The role that the indicators play in Forex Trading cannot be ignored. Indicators are the solution to the problems of guessing trend reversal. There are endless indicators to study so to make study easier for the beginners, the indicators can be categorized. The two important categories of indicators are leading indicators and lagging indicators. The main difference between both the categories is that the Leading indicators give trading signals before the market turns and the Lagging indicators follow the trend. So if a Forex trader is using the signals of the Leading indicators then he should open positions involving low risk as compared to the Lagging indicators. Some of the technical indicators are discussed below.
MACD is a popular technical indicator that the majority of the investors and traders use. MACD is easier for the beginners also and its application is also simple. Two group of moving average is used by this technical indicator to determine the market price. A MACD can be divided into two types, a positive MACD and a negative MACD. Three types of bullish signals are given by the Positive MACD and these are Positive Divergence, Bullish Moving Average Crossover and Bullish Centre line Crossover. Three types of bearish signals are also given by the Negative MACD and these are Negative Divergence, Bearish Moving Average Crossover and Bearish Centre line Crossover.
Bollinger Bands are very useful for the traders and investors. This concept was introduced by John Bollinger. Bollinger Bands is a technical indicator used to determine price action and the volatility of the market. Bollinger Bands can also tell reversals. The three bands complete the Bollinger Bands technique. These bands are the upper band, lower band and the middle band. The three major functions that the Bollinger Bands perform for the traders are as listed below.
Bollinger Bands spot a new trend and a Breakout.
Bollinger Bands tell the correct timing of entry and the traders and investors should follow this timing.
Bollinger Bands are also helpful in spotting market reversals.

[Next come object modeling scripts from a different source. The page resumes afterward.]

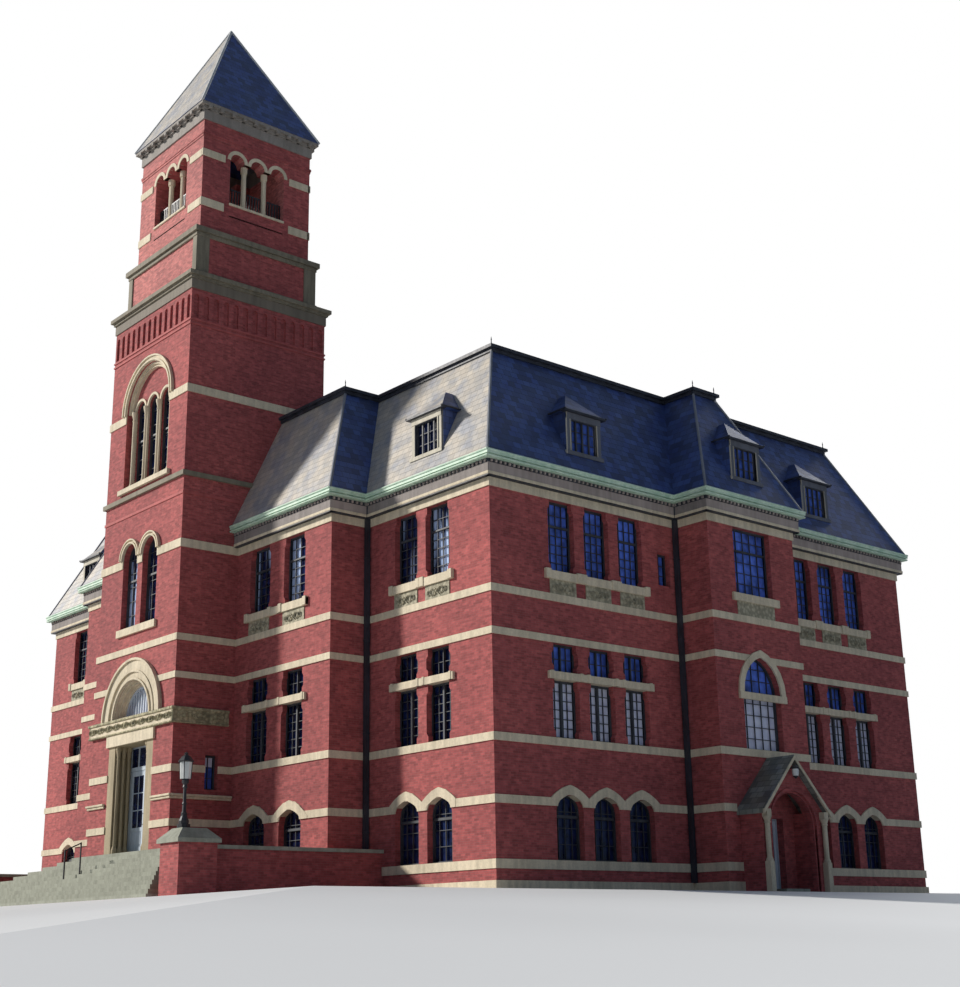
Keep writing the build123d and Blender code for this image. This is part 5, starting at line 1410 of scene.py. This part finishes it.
class HALL_OT_stage(bpy.types.Operator):
    """A pale floor that falls away, soft studio light and the photograph's camera"""

    bl_idname = "hall.stage"
    bl_label = "Stage"

    def execute(self, context):
        scene = context.scene
        low, high = cad_box
        reach = 260.0
        margin = 1.0
        drop = 0.085 * reach
        select_none()
        bpy.ops.mesh.primitive_plane_add(
            size=1, location=((low[0] + high[0]) / 2, (low[1] + high[1]) / 2, -drop)
        )
        floor = context.object
        floor.name = "studio_floor"
        floor.scale = (high[0] - low[0] + 2 * (margin + reach),
                       high[1] - low[1] + 2 * (margin + reach), 1)
        apply_place(floor)
        edit(floor)
        bpy.ops.mesh.inset(thickness=reach)
        bpy.ops.transform.translate(value=(0, 0, drop))
        leave()
        paint = Paint("studio_floor", Roughness=0.9)
        paint.feed("Base Color", paint.ramp(
            paint.noise(0.05, 2.0),
            (0.3, colour((0.74, 0.74, 0.73))), (0.7, colour((0.8, 0.8, 0.79))),
        ))
        floor.data.materials.append(paint.material)

        # Blue light from all round; the camera sees white behind the building
        scene.world = bpy.data.worlds.new("studio")
        scene.world.use_nodes = True
        tree = scene.world.node_tree
        sky = tree.nodes["Background"]
        sky.inputs["Color"].default_value = (0.55, 0.72, 1.0, 1.0)
        sky.inputs["Strength"].default_value = 0.22
        shown = tree.nodes.new("ShaderNodeBackground")
        shown.inputs["Color"].default_value = WHITE
        rays = tree.nodes.new("ShaderNodeLightPath")
        either = tree.nodes.new("ShaderNodeMath")
        either.operation = "MAXIMUM"
        blend = tree.nodes.new("ShaderNodeMixShader")
        for source, target in (
            (rays.outputs["Is Camera Ray"], either.inputs[0]),
            (rays.outputs["Is Transmission Ray"], either.inputs[1]),
            (either.outputs[0], blend.inputs[0]),
            (sky.outputs[0], blend.inputs[1]),
            (shown.outputs[0], blend.inputs[2]),
            (blend.outputs[0], tree.nodes["World Output"].inputs["Surface"]),
        ):
            tree.links.new(source, target)

        # Name, place, direction, strength, angle in degrees and colour
        for name, place, way, power, angle, tint in (
            ("studio_key", (-40, -60, 60), (0.72, 0.565, -0.42), 4.5, 6, (1.0, 0.96, 0.9)),
            ("studio_fill", (-30, 70, 60), (0.35, -0.85, -0.4), 1.3, 30, (1.0, 1.0, 1.0)),
        ):
            select_none()
            bpy.ops.object.light_add(type="SUN", location=place)
            sun = context.object
            sun.name = name
            sun.data.energy = power
            sun.data.angle = radians(angle)
            sun.data.color = tint
            sun.rotation_euler = Vector(way).to_track_quat("-Z", "Y").to_euler()

        bpy.ops.object.camera_add(location=(51.87, -31.03, -1.36))
        camera = context.object
        camera.name = "studio_camera"
        turn = (Matrix.Rotation(radians(49.26), 4, "Z")
                @ Matrix.Rotation(radians(90 + 16.77), 4, "X")
                @ Matrix.Rotation(radians(-0.97), 4, "Z"))
        camera.rotation_euler = turn.to_euler()
        camera.data.sensor_fit = "VERTICAL"
        camera.data.sensor_height = 36.0
        # A focal length of 1,481 pixels in a photograph 987 pixels high
        camera.data.lens = 1481.0 / 987.0 * 36.0
        camera.data.clip_end = 2000.0
        scene.camera = camera
        scene.view_settings.view_transform = "Standard"
        return {"FINISHED"}


OPERATORS = (
    HALL_OT_finishes, HALL_OT_square_windows, HALL_OT_arched_windows, HALL_OT_window_dressing,
    HALL_OT_hoods, HALL_OT_cornice, HALL_OT_roof_trim, HALL_OT_tower, HALL_OT_portal,
    HALL_OT_belfry, HALL_OT_doors, HALL_OT_porch, HALL_OT_ironwork, HALL_OT_stage,
)


class HALL_PT_panel(bpy.types.Panel):
    """Lists the town hall's sizes, colours and pieces"""

    bl_idname = "HALL_PT_panel"
    bl_label = "Town Hall"
    bl_space_type = "VIEW_3D"
    bl_region_type = "UI"
    bl_category = "Town Hall"

    def draw(self, context):
        for group in (context.scene.hall_sizes, context.scene.hall_colours):
            for name in group.bl_rna.properties.keys():
                if name not in ("rna_type", "name"):
                    self.layout.prop(group, name)
        for operator in OPERATORS:
            self.layout.operator(operator.bl_idname)


CLASSES = (HallSizes, HallColours, *OPERATORS, HALL_PT_panel)


def register():
    for cls in CLASSES:
        bpy.utils.register_class(cls)
    bpy.types.Scene.hall_sizes = bpy.props.PointerProperty(type=HallSizes)
    bpy.types.Scene.hall_colours = bpy.props.PointerProperty(type=HallColours)


def unregister():
    del bpy.types.Scene.hall_colours
    del bpy.types.Scene.hall_sizes
    for cls in reversed(CLASSES):
        bpy.utils.unregister_class(cls)


def main():
    register()
    for operator in OPERATORS:
        getattr(bpy.ops.hall, operator.bl_idname.split(".")[1])()


if __name__ == "__main__":
    main()
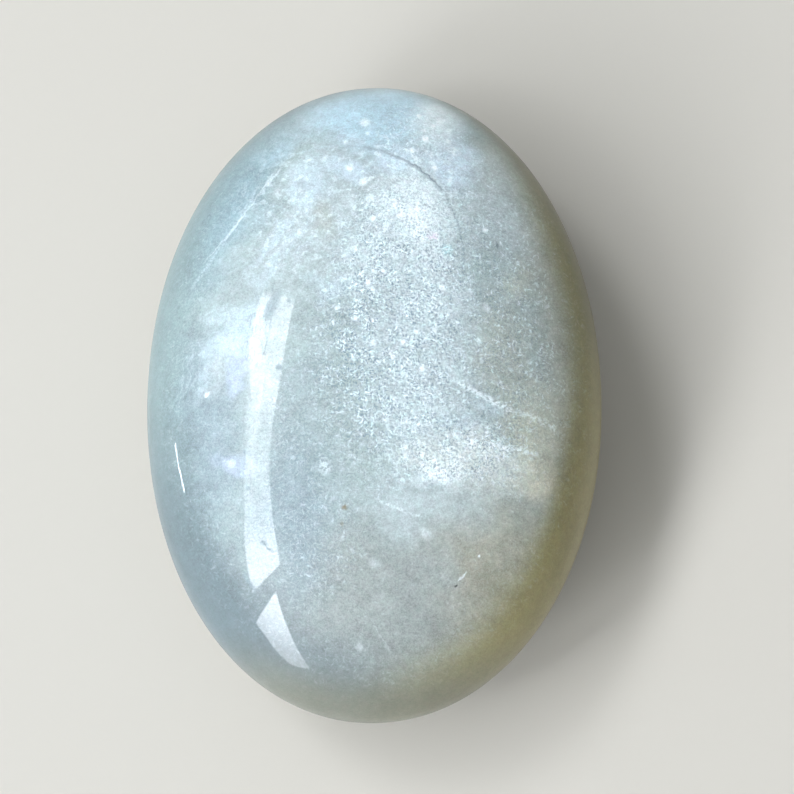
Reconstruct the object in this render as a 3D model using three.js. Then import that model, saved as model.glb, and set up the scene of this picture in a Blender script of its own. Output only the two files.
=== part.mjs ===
// A moonstone palm stone: one solid, polished, oval pebble of milky feldspar, sized to lie in the hand.
// It is domed above and below, its edge is a soft round girdle, and a small flat is worn on its underside.
// Units are millimetres and +Z is up. +Y runs along the length, and the origin lies under the middle of the
// stone, at the level of the flat it rests on.
import * as THREE from 'three';

// Overall size
const LENGTH = 66;
const WIDTH = 46;
const THICKNESS = 24;

// The girdle, the widest line around the stone, lies a little below half height
const GIRDLE_HEIGHT = 11.4;

// Depth that the resting flat takes off the lowest part of the underside
const FLAT_DEPTH = 0.4;

// Fullness of the curves: 2 is a true ellipse, and a larger number is a fuller, more cushioned curve
const PLAN_FULLNESS = 2.05;
const PROFILE_FULLNESS = 2.15;

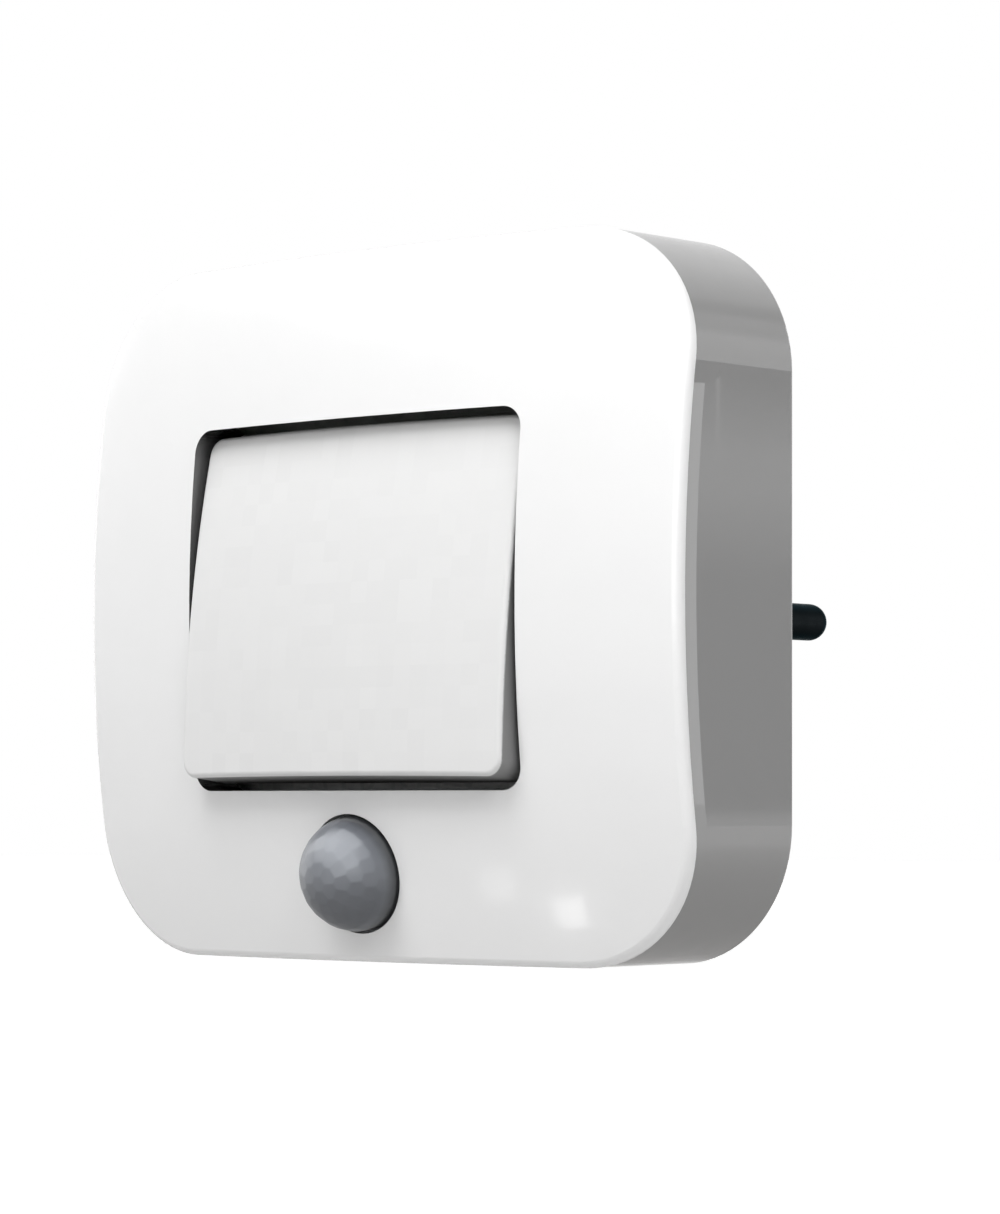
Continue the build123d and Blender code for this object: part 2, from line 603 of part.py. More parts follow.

The concept of Parabolic SAR was given by J. Welles Widler. The term Parabolic SAR is made up of two words, Parabolic and SAR in which parabolic represents the curve shape and the SAR represent the Stop level and the Reverse level. This indicator is also called a reversal system because with the help of this indicator, traders and investors can follow the stop loss level. This indicator determines the reversal points and stop points but is more accurate in determining stop points. Parabolic SAR can be used to set the trailing stop loss successfully because the exits determined by this signal are more accurate.
Stochastic is a good technical indicator that if used with other indicators such as MACD will give the traders a chance to earn maximum profit on their investment. This concept was introduced by George Lane. Stochastic is sometimes also called as Momentum Indicator and is used to determine an overbought or oversold position of the market. Overbought position is if the price of currency that has advanced a lot in less time and an oversold position is one in which the price of the currency has moved away. For the traders, this is an opportunity o earn high profit.
RSI is another great indicator introduced by J. Welles Widler. RSI is the abbreviated for Relative strength indicator. RSI is very useful in finding tops and bottoms of any currency and predicting reversals. Using RSI, traders and investors can locate the overbought or oversold areas on the chart.